Delivering a special lecture on leadership on 16 August 2017, he said the parameters are politics; role of state; income inequalities; concentration of wealth from a geographical standpoint; investment; inflation; exchange rate; kiss of debt; demographics; and curse of the cover story.

Politics: Sharma said that economic performance of a country tends to deteriorate when those at the helm of politics hold on to power for too long.

It has been noted that reforms tend to be taken up in the initial two to three years of a new government.

Subsequently, the reform momentum slows down. India on this account ranks 6 on a scale of 1 to 10, he said.

Role of state: In India, the state remains meddlesome. The public sector’s presence in the economy is overwhelming, which is holding back the Indian economy.
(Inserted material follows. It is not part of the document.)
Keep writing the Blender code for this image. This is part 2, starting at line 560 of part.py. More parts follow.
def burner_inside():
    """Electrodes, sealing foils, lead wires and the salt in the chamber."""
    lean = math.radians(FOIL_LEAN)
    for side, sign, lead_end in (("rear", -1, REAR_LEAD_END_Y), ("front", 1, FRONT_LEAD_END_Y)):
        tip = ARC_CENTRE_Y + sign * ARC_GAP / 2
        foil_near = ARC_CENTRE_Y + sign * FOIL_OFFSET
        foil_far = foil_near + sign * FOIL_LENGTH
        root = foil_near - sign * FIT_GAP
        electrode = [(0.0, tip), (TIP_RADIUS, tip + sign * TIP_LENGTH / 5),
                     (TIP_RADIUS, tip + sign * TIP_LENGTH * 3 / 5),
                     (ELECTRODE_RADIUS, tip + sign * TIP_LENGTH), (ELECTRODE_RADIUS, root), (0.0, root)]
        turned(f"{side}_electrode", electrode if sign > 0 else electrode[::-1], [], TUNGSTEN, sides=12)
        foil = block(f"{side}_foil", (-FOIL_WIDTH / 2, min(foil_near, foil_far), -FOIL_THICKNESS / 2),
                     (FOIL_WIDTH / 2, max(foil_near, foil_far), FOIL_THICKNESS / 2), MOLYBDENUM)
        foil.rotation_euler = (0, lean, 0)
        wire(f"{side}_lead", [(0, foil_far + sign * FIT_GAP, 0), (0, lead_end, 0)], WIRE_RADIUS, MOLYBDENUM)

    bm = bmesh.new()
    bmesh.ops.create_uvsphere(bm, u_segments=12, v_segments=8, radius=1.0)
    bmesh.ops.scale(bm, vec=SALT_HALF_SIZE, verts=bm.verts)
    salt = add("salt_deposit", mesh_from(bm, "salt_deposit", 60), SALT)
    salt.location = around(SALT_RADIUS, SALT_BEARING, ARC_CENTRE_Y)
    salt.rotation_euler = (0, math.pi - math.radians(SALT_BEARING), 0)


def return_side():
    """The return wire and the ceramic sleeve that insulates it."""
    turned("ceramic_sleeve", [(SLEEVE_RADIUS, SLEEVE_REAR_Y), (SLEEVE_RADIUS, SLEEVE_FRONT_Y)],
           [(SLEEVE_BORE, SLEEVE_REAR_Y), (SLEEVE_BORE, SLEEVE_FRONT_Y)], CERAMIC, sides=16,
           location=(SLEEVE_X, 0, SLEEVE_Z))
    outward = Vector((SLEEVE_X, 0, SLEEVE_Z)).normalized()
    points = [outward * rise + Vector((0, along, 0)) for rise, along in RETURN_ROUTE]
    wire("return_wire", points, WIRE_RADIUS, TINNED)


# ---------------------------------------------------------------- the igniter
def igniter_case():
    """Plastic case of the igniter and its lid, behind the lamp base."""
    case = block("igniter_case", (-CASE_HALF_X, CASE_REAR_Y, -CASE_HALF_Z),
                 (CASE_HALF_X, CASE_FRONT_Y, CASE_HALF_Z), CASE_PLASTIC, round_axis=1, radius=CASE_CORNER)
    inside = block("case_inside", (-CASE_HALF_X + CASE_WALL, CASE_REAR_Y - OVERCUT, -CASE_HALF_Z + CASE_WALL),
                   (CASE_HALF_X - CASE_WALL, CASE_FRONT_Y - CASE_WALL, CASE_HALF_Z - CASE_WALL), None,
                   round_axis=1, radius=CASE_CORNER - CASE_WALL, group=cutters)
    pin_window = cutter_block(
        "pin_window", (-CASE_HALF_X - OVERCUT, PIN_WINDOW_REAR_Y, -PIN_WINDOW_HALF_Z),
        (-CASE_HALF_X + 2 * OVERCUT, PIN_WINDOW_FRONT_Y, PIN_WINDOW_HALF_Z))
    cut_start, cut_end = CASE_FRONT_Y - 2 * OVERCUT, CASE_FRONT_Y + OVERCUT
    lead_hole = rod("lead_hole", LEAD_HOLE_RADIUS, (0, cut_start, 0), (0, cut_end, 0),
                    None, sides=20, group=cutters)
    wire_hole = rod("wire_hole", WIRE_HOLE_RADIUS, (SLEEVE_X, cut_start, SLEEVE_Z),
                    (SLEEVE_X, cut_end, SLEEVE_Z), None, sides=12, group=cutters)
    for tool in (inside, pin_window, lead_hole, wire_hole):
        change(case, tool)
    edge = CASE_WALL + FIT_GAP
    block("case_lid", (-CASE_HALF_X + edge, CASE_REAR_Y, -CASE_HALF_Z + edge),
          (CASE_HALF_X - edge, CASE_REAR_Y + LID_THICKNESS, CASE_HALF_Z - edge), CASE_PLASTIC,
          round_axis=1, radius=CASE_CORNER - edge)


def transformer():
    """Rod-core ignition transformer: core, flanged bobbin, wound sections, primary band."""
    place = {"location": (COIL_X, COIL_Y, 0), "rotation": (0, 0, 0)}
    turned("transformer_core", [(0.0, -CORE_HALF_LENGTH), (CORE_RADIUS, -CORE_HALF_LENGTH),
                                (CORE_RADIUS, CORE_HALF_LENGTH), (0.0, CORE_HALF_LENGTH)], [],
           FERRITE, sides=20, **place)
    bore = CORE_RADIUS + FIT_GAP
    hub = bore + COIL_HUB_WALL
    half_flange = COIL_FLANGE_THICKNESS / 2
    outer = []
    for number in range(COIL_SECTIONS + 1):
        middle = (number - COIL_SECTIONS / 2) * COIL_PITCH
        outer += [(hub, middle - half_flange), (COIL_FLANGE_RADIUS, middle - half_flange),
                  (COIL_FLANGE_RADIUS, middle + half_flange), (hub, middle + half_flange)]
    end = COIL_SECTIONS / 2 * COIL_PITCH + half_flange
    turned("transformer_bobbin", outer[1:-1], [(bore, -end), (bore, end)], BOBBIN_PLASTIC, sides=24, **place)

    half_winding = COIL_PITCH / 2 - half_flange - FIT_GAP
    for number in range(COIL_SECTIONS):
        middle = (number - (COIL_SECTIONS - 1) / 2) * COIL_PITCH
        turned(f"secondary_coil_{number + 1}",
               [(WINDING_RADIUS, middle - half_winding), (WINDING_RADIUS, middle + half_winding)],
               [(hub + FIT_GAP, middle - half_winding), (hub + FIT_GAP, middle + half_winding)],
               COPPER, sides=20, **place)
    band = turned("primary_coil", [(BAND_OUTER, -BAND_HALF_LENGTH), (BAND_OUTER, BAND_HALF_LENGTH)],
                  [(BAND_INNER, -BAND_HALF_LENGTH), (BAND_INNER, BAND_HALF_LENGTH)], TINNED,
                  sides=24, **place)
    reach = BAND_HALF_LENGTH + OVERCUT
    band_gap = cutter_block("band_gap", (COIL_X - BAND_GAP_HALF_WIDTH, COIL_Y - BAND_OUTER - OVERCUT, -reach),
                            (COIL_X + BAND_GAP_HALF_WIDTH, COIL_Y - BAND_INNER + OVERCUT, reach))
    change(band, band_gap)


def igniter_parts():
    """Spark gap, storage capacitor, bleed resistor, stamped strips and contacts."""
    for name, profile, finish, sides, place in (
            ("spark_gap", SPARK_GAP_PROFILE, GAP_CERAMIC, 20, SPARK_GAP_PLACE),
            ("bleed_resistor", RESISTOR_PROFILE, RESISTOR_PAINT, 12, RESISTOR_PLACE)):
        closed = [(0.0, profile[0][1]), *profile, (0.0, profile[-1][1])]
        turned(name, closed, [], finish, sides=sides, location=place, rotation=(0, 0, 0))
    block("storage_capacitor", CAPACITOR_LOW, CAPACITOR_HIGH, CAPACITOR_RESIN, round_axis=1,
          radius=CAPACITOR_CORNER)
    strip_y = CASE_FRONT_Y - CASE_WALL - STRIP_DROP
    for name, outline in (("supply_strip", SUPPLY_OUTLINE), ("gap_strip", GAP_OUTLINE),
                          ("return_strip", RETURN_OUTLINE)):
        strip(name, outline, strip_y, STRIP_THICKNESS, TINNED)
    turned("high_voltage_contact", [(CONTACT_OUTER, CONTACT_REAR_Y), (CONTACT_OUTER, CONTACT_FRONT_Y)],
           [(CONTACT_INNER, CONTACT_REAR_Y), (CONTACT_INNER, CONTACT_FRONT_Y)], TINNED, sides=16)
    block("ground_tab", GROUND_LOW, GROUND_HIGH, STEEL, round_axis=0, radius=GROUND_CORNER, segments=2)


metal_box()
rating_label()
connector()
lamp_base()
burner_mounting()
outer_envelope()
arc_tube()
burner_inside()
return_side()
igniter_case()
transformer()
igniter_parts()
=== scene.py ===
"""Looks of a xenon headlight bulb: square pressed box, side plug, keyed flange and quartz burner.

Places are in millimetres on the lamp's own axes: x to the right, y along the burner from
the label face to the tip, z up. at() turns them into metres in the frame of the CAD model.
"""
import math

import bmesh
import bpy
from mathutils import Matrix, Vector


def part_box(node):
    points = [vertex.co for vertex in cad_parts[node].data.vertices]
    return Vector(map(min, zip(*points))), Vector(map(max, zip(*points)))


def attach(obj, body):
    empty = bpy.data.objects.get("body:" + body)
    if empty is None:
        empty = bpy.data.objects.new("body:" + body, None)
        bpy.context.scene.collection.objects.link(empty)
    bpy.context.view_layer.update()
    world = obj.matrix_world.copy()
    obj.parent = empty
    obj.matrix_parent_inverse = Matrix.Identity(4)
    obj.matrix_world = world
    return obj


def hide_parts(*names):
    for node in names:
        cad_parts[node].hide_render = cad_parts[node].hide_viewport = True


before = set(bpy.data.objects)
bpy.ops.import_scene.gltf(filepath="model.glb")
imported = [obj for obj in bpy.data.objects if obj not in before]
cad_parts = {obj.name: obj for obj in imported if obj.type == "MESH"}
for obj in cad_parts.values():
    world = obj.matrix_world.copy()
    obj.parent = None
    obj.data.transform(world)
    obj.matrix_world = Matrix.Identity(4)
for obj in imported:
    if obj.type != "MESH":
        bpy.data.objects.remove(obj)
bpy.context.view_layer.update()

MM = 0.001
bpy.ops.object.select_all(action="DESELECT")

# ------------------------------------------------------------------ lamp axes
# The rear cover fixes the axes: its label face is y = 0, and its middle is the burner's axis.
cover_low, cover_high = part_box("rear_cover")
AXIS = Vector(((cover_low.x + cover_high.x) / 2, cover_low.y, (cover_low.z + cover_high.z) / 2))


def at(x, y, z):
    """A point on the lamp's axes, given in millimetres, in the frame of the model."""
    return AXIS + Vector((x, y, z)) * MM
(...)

Citing the example of Indian banks, Sharma said that public sector’s share in the banking industry is two-thirds, which is way above the average of one-third in the emerging markets.

Thus, India has a low rank of around 2-3.

Income Inequalities: According to Sharma, India has fast gained ground as it has lots of ‘good billionaires’, who have made their fortune by creating new businesses, as opposed to those who became ‘bad billionaires’ by multiplying their wealth with the help of the government and political connections.

Therefore, he rates India 7 in this arena.

Concentration Of Wealth From A Geographical Standpoint: Emergence of new cities and urbanization are needed for distribution of wealth.

But in India for the last two to three decades, no new cities have come and there is great disparity in the wealth of states.

Hence, Sharma ranks India at 3rd or 4th place.

Investment: Manufacturing plays a key role in success of a country but a commodity-based economy would do good in the short term only.

In this area, India’s track record has been a mix.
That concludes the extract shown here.